More than nine months in, little has changed. States, accreditors, and the federal government have all largely maintained the flexibilities offered for the spring 2020 semester. While accrediting agencies are generally now requiring institutions that hadn’t previously offered distance education to seek approval, that’s about the only new requirement that’s been levied consistently — despite reports that many students are dissatisfied with their online learning experiences. Most states and accrediting agencies aren’t collecting new or timely data on things like student retention, faculty engagement in online courses, institutional finances, or enrollment declines/increases, although some have conducted surveys among their member institutions. And few are taking steps, beyond reiterating their current policies, to facilitate credit transfer for students who choose to move institutions. While several accreditors noted concern about increased interest in the use of OPM contracts, and the likelihood of permanent closures among struggling institutions, most of them haven’t issued any guidance to schools or established any new protections since the start of the pandemic reflecting that concern.

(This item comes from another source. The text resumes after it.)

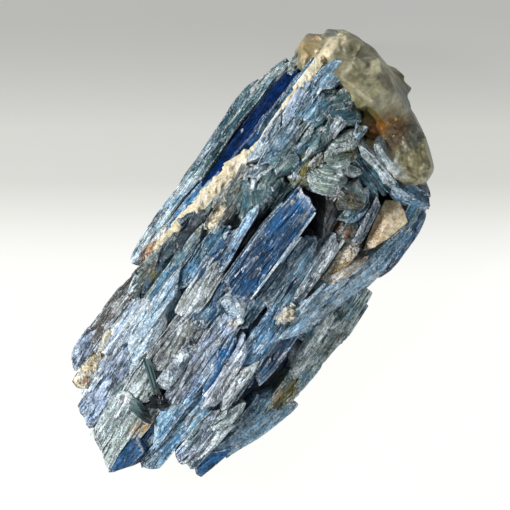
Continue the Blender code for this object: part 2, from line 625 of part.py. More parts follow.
def side_of_parting(name, far_y, shift):
    """Everything on one side of the parting, as a cutter."""
    line = [(x, y + shift) for x, y in PARTING_LINE]
    line += [(PARTING_LINE[-1][0], far_y), (PARTING_LINE[0][0], far_y)]
    return make_outline_solid(name, line, -10.0, CREST_HEIGHT + 12.0, cutters)


for leftover in list(bpy.data.objects):
    bpy.data.objects.remove(leftover)
specimen = bpy.data.collections.new("kyanite blade cluster")
cutters = bpy.data.collections.new("cutters")
bpy.context.scene.collection.children.link(specimen)
bpy.context.scene.collection.children.link(cutters)

vein, head, broad_prism, slender_prism, wedge = mineral_set(0.0)
vein_room, head_room, broad_room, slender_room, wedge_room = mineral_set(GAP)
below_base = make_big_box("below the base", (-90, -60, -40), (90, 60, 0))
behind_parting = side_of_parting("behind the parting", 60.0, 0.0)
before_parting = side_of_parting("before the parting", -60.0, GAP)

random.seed(SEED)
bundle_pieces = [make_bar(f"heart {i}", *row, cutters) for i, row in enumerate(HEART)]
bundle_pieces += [blade_on_dome(f"blade {i}", row, 0.0) for i, row in enumerate(BUNDLE_BLADES)]
bundle_pieces += flank_blades("low flank", LOW_EDGE, -1, FLANK_START, FLANK_STOP)
bundle_pieces += flank_blades("back flank", BACK_EDGE, 1, FLANK_START, -14.0)
bundle_pieces += underside_blades()
bundle = unite("kyanite_bundle", bundle_pieces, cutters)

sheaf_pieces = [make_bar(f"sheaf heart {i}", *row, cutters) for i, row in enumerate(SHEAF_HEART)]
sheaf_pieces += [blade_on_dome(f"sheaf blade {i}", row, SHEAF_DROP) for i, row in enumerate(SHEAF_BLADES)]
sheaf_pieces += flank_blades("sheaf flank", SHEAF_EDGE, 1, SHEAF_FLANK_START, SHEAF_FLANK_STOP)
sheaf = unite("kyanite_back_sheaf", sheaf_pieces, cutters)

cut_away(bundle, (behind_parting, vein_room, head_room, broad_room, slender_room, wedge_room, below_base))
cut_away(sheaf, (before_parting, vein_room, head_room, below_base))
cut_away(vein, (head_room,))
cut_away(head, (below_base,))

dress(bundle, (0.16, 0.26, 0.42), 0.4)
dress(sheaf, (0.12, 0.19, 0.33), 0.4)
dress(vein, (0.78, 0.68, 0.50), 0.7)
dress(head, (0.33, 0.30, 0.21), 0.3)
dress(broad_prism, (0.05, 0.08, 0.07), 0.35)
dress(slender_prism, (0.06, 0.09, 0.08), 0.35)
dress(wedge, (0.50, 0.38, 0.24), 0.35)

for piece in (vein, head, broad_prism, slender_prism, wedge):
    cutters.objects.unlink(piece)
for piece in (bundle, sheaf):
    cutters.objects.unlink(piece)
for piece in (bundle, sheaf, head, vein, wedge, broad_prism, slender_prism):
    specimen.objects.link(piece)
for tool in cutters.objects:
    tool.hide_render = True
    tool.display_type = "WIRE"
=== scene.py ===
"""Dresses the kyanite blade cluster: every blade becomes a sheaf of thin split plates, the quartz head and
the cream vein become grown-together grains, and each mineral gets its own surface.

Lengths in the tables are millimetres in the frame of the part; MM turns them into metres. Turns in the
tables are degrees.
"""

import json
import math
import random

import bmesh
import bpy
import numpy as np
from mathutils import Matrix, Vector

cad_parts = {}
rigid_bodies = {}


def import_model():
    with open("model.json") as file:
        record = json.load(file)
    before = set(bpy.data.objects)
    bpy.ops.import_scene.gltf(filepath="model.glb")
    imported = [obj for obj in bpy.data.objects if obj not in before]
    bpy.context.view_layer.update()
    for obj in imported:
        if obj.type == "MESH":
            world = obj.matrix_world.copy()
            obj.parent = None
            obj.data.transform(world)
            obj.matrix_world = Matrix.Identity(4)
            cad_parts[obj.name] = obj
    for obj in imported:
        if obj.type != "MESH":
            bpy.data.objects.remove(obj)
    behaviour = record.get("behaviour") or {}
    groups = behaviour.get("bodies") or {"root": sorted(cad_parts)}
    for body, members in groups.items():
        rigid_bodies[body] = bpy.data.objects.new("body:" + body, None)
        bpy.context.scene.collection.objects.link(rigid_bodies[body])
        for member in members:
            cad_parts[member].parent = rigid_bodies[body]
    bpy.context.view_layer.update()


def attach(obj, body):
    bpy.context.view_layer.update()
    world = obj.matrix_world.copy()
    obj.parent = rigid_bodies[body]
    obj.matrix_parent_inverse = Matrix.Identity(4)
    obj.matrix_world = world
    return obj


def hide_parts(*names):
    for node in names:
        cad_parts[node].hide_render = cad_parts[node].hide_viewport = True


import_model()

MM = 0.001
SEED = 23


# ---------------------------------------------------------------- colours

def srgb(*levels):
    """A screen colour, each level 0 to 255, as the linear colour that nodes take."""
    shares = [level / 255.0 for level in levels]
    return tuple(share / 12.92 if share <= 0.04045 else ((share + 0.055) / 1.055) ** 2.4 for share in shares)


TONES = {
    "navy": srgb(0, 36, 84), "denim": srgb(24, 72, 112), "royal": srgb(22, 88, 138),
    "mid": srgb(80, 126, 162), "steel": srgb(102, 142, 166), "sky": srgb(148, 184, 210),
    "lilac": srgb(158, 176, 204), "pale": srgb(192, 204, 210), "white": srgb(238, 244, 248),
    "slate": srgb(58, 84, 104), "teal": srgb(42, 88, 104), "deepteal": srgb(24, 50, 60),
    "greygreen": srgb(92, 116, 116), "palegreen": srgb(150, 166, 156), "mauve": srgb(122, 132, 144),
    "beige": srgb(160, 164, 160), "brown": srgb(84, 76, 62), "olive": srgb(104, 98, 44),
    "tan": srgb(186, 158, 108), "rust": srgb(146, 92, 34), "amber": srgb(112, 74, 20),
    "cream": srgb(242, 228, 190), "dark": srgb(16, 28, 42), "black": srgb(8, 10, 12),
}

# ---------------------------------------------------------------- the form, as in the solids

CREST_HEIGHT = 32.0
CREST_X = 20.0
FREE_END_DROP = 18.0
FREE_END_X = -60.0
CREST_Y = 4.0
FLANK_REACH = 34.0
BACK_REACH = 29.0
FLANK_DROP = 0.68
FLANK_CURVE = 2.4
SHEAF_DROP = 4.6
BLADE_DEPTH = 9.0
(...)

Congress has sometimes followed suit. Provisions in the CARES Act and the end-of-year funding package provided funding directly to institutions (and, through them, to students); flexibility on institutional refunds and the measurement of satisfactory academic progress; and other waivers and wiggle room. But only a few provisions have addressed key consumer protection concerns. For instance, the CARES Act and the end-of-year package both limited the use of institutional relief dollars from being spent on payments to contractors for pre-enrollment recruitment activities — a nod to the risk of online program management companies. And a later proposal by House Democrats (not included in the legislation passed by Congress) allowed certain institutions at risk of failing federal financial responsibility rules to avoid a requirement to post a letter of credit with the Department, provided they began to establish plans for winding down in the event of permanent closure. But efforts to protect consumers have largely stagnated. And as one expert put it to us, “Institutions have… convincingly positioned real regulatory relief as a freebie for Congress to give them,” appealing next to their $120-billion ask for funding, of which lawmakers have provided only a portion.
As the pandemic wears on, the status quo becomes less and less acceptable. And the risks to students continue to grow — that their colleges will fail to provide a high-quality educational experience in the online environment, or engage in predatory or aggressive recruiting practices, or even shutter altogether without warning. Without action, we could be doomed to repeat the mistakes of the Great Recession.